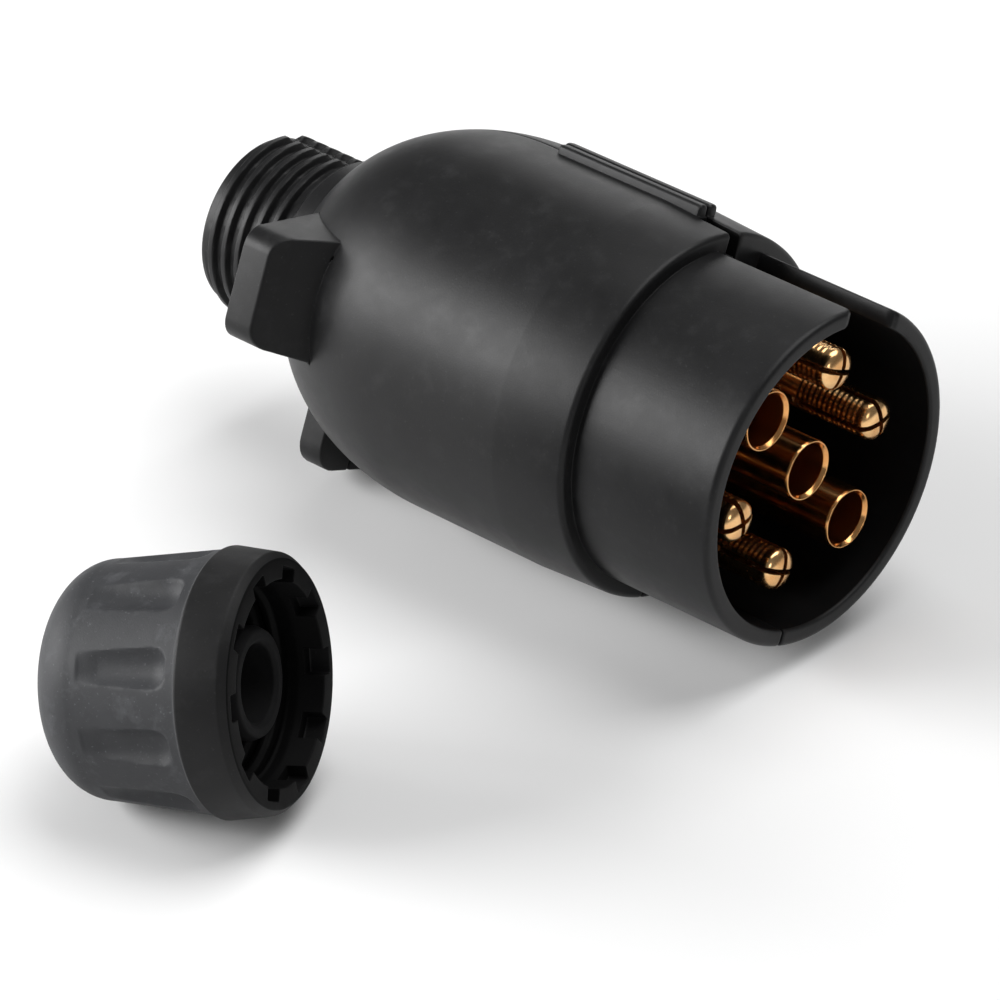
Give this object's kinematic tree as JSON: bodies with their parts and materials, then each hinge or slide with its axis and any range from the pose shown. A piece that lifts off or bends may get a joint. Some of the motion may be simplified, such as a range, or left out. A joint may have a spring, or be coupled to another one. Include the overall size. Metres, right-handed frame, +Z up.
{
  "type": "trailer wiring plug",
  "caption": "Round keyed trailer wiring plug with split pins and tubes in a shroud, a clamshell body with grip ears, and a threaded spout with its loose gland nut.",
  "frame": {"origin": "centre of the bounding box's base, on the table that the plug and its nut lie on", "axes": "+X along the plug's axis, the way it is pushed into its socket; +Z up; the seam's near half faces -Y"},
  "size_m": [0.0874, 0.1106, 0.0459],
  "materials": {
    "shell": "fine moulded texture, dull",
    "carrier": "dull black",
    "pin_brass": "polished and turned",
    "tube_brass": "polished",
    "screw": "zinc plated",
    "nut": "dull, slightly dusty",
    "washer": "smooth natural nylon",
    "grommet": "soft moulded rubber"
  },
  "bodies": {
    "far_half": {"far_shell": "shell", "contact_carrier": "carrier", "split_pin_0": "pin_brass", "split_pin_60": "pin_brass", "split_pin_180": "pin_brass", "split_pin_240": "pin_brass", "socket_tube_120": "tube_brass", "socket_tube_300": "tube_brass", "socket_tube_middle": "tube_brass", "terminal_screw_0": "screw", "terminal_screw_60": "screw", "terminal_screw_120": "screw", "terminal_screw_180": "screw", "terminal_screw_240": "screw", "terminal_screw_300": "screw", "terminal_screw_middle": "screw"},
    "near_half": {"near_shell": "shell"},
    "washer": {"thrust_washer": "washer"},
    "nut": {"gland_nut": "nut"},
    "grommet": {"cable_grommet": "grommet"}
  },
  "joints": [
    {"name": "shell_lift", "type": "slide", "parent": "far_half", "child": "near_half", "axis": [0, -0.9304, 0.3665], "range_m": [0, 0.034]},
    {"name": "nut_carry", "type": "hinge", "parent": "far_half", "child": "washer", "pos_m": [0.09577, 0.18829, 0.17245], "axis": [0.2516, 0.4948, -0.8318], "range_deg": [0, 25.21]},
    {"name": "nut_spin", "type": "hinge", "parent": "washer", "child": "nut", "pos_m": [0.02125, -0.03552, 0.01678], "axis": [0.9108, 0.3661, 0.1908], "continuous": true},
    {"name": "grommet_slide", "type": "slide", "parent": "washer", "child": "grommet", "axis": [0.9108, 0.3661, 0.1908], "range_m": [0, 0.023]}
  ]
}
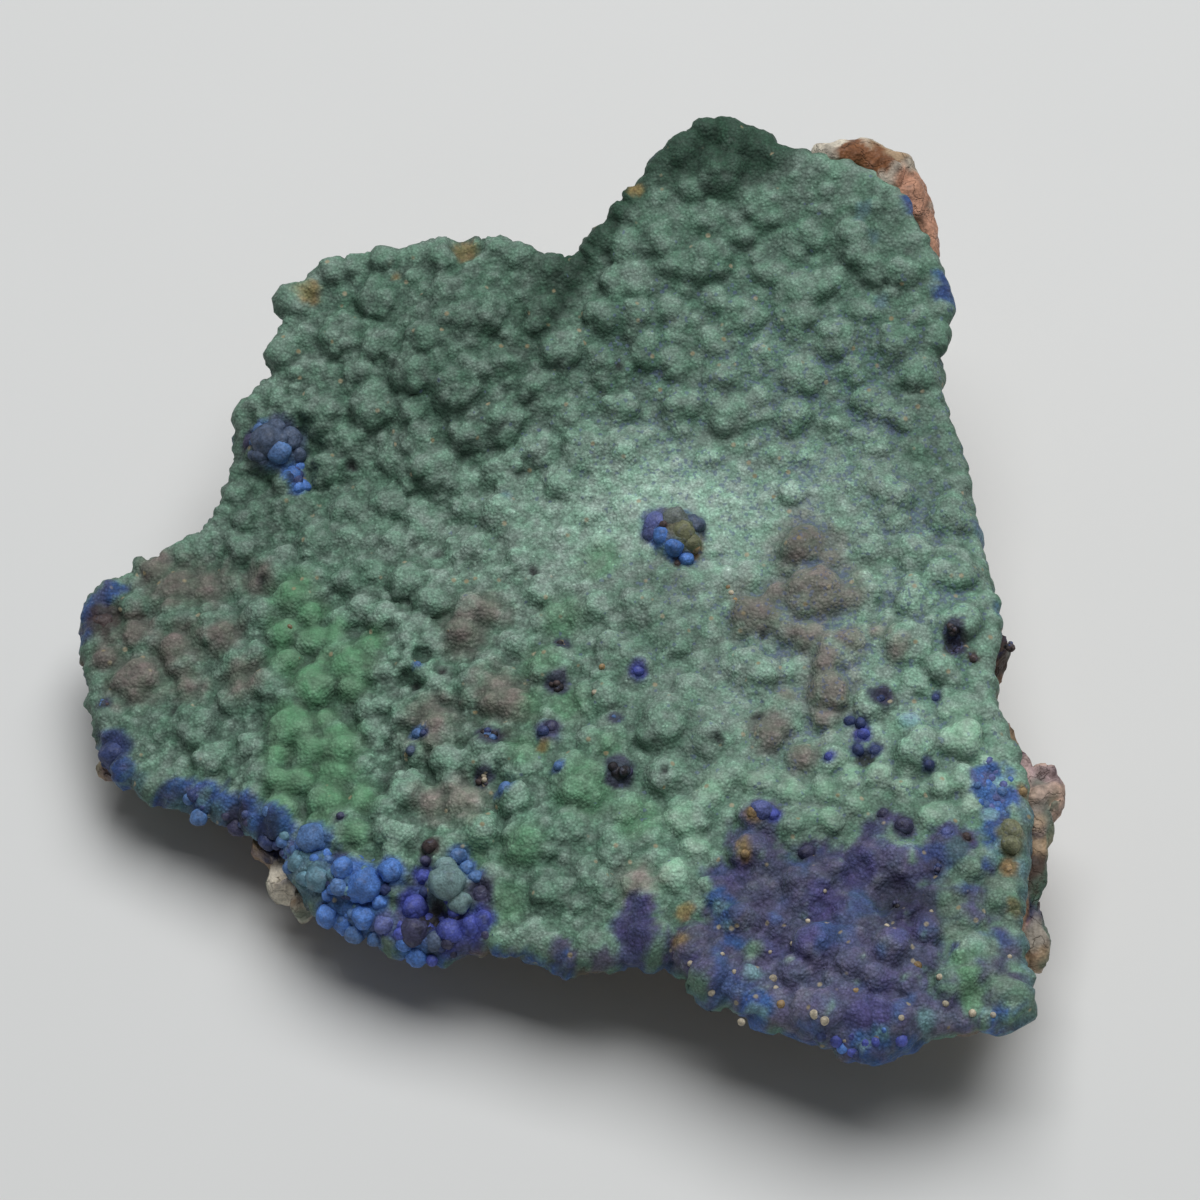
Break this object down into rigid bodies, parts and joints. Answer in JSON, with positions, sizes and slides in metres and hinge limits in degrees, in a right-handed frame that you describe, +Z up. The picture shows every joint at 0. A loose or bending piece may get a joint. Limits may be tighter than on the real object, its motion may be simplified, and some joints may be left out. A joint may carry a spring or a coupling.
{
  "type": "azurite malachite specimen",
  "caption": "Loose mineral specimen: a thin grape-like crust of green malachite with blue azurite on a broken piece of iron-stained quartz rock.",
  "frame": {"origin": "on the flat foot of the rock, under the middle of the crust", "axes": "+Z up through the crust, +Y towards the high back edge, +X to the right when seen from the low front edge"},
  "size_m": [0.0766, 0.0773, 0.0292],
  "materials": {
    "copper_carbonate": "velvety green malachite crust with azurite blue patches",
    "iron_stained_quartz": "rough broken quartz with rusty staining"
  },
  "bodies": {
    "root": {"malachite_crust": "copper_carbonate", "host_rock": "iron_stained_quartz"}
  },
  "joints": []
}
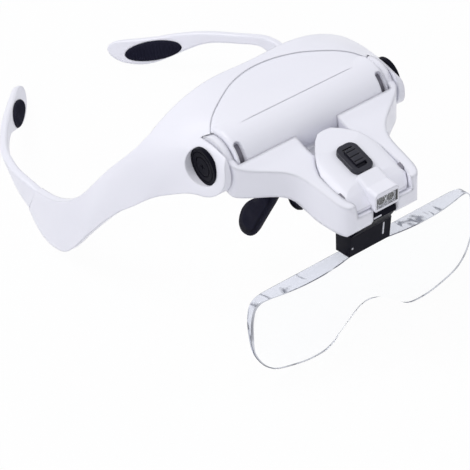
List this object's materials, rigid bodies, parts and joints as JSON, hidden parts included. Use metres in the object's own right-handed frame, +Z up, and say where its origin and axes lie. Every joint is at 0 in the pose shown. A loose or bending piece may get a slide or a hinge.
+ + + + +
## What you need to do:
From the records above, extract everything verbatim.

## Complete output:
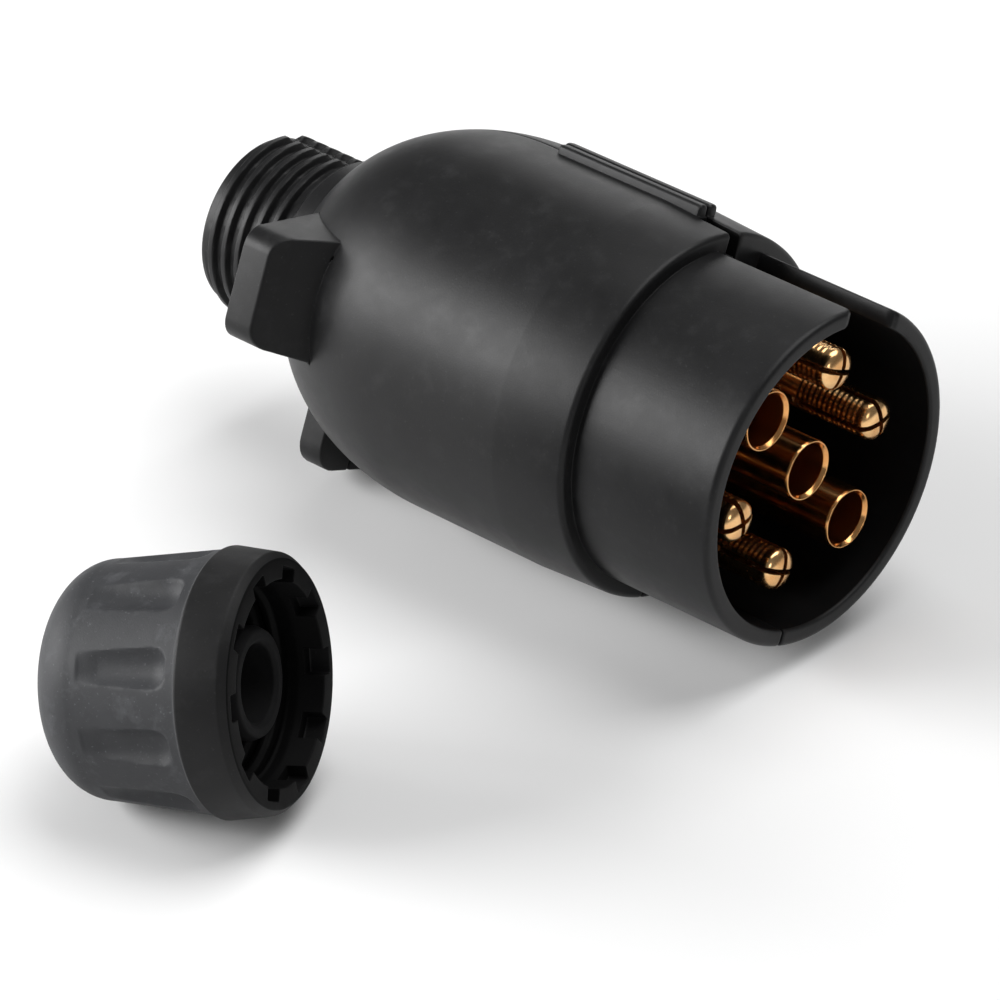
Give this object's kinematic tree as JSON: bodies with their parts and materials, then each hinge or slide with its axis and any range from the pose shown. A piece that lifts off or bends may get a joint. Some of the motion may be simplified, such as a range, or left out. A joint may have a spring, or be coupled to another one. Include the overall size. Metres, right-handed frame, +Z up.
{
  "type": "trailer wiring plug",
  "caption": "Round keyed trailer wiring plug with split pins and tubes in a shroud, a clamshell body with grip ears, and a threaded spout with its loose gland nut.",
  "frame": {"origin": "centre of the bounding box's base, on the table that the plug and its nut lie on", "axes": "+X along the plug's axis, the way it is pushed into its socket; +Z up; the seam's near half faces -Y"},
  "size_m": [0.0874, 0.1106, 0.0459],
  "materials": {
    "shell": "fine moulded texture, dull",
    "carrier": "dull black",
    "pin_brass": "polished and turned",
    "tube_brass": "polished",
    "screw": "zinc plated",
    "nut": "dull, slightly dusty",
    "washer": "smooth natural nylon",
    "grommet": "soft moulded rubber"
  },
  "bodies": {
    "far_half": {"far_shell": "shell", "contact_carrier": "carrier", "split_pin_0": "pin_brass", "split_pin_60": "pin_brass", "split_pin_180": "pin_brass", "split_pin_240": "pin_brass", "socket_tube_120": "tube_brass", "socket_tube_300": "tube_brass", "socket_tube_middle": "tube_brass", "terminal_screw_0": "screw", "terminal_screw_60": "screw", "terminal_screw_120": "screw", "terminal_screw_180": "screw", "terminal_screw_240": "screw", "terminal_screw_300": "screw", "terminal_screw_middle": "screw"},
    "near_half": {"near_shell": "shell"},
    "washer": {"thrust_washer": "washer"},
    "nut": {"gland_nut": "nut"},
    "grommet": {"cable_grommet": "grommet"}
  },
  "joints": [
    {"name": "shell_lift", "type": "slide", "parent": "far_half", "child": "near_half", "axis": [0, -0.9304, 0.3665], "range_m": [0, 0.034]},
    {"name": "nut_carry", "type": "hinge", "parent": "far_half", "child": "washer", "pos_m": [0.09577, 0.18829, 0.17245], "axis": [0.2516, 0.4948, -0.8318], "range_deg": [0, 25.21]},
    {"name": "nut_spin", "type": "hinge", "parent": "washer", "child": "nut", "pos_m": [0.02125, -0.03552, 0.01678], "axis": [0.9108, 0.3661, 0.1908], "continuous": true},
    {"name": "grommet_slide", "type": "slide", "parent": "washer", "child": "grommet", "axis": [0.9108, 0.3661, 0.1908], "range_m": [0, 0.023]}
  ]
}
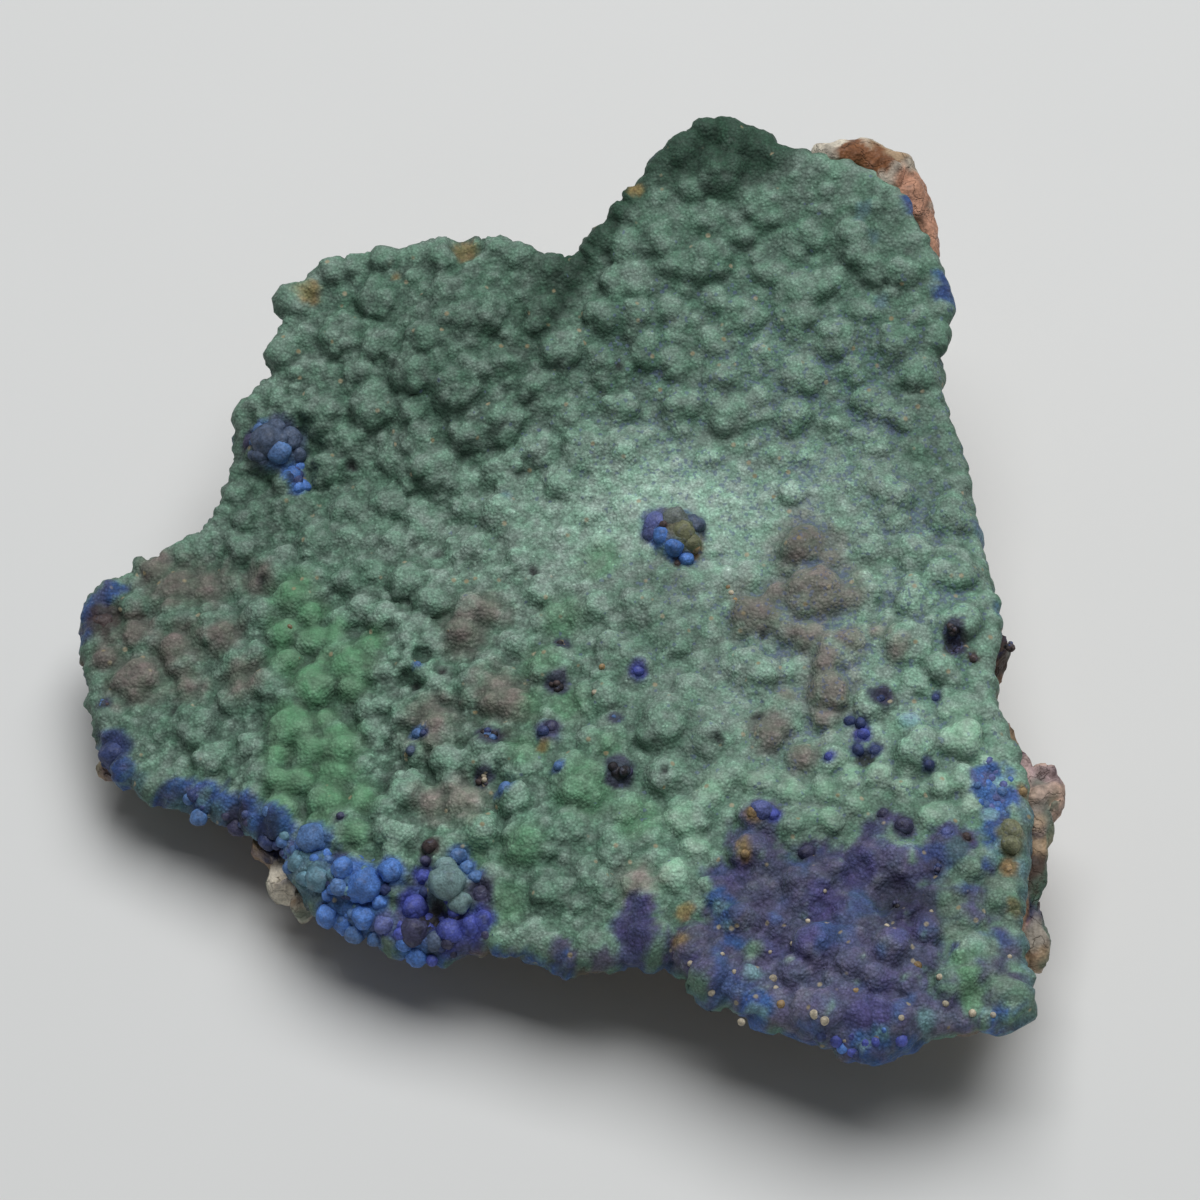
Break this object down into rigid bodies, parts and joints. Answer in JSON, with positions, sizes and slides in metres and hinge limits in degrees, in a right-handed frame that you describe, +Z up. The picture shows every joint at 0. A loose or bending piece may get a joint. Limits may be tighter than on the real object, its motion may be simplified, and some joints may be left out. A joint may carry a spring or a coupling.
{
  "type": "azurite malachite specimen",
  "caption": "Loose mineral specimen: a thin grape-like crust of green malachite with blue azurite on a broken piece of iron-stained quartz rock.",
  "frame": {"origin": "on the flat foot of the rock, under the middle of the crust", "axes": "+Z up through the crust, +Y towards the high back edge, +X to the right when seen from the low front edge"},
  "size_m": [0.0766, 0.0773, 0.0292],
  "materials": {
    "copper_carbonate": "velvety green malachite crust with azurite blue patches",
    "iron_stained_quartz": "rough broken quartz with rusty staining"
  },
  "bodies": {
    "root": {"malachite_crust": "copper_carbonate", "host_rock": "iron_stained_quartz"}
  },
  "joints": []
}
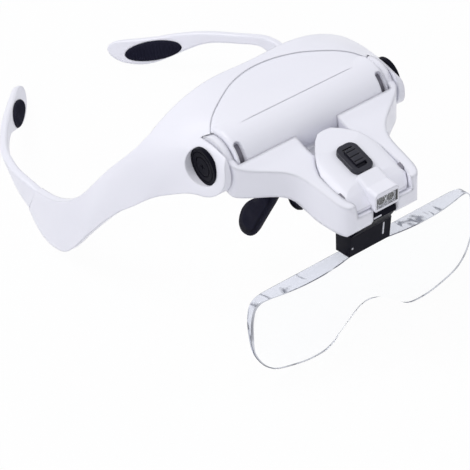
List this object's materials, rigid bodies, parts and joints as JSON, hidden parts included. Use metres in the object's own right-handed frame, +Z up, and say where its origin and axes lie. Every joint is at 0 in the pose shown. A loose or bending piece may get a slide or a hinge.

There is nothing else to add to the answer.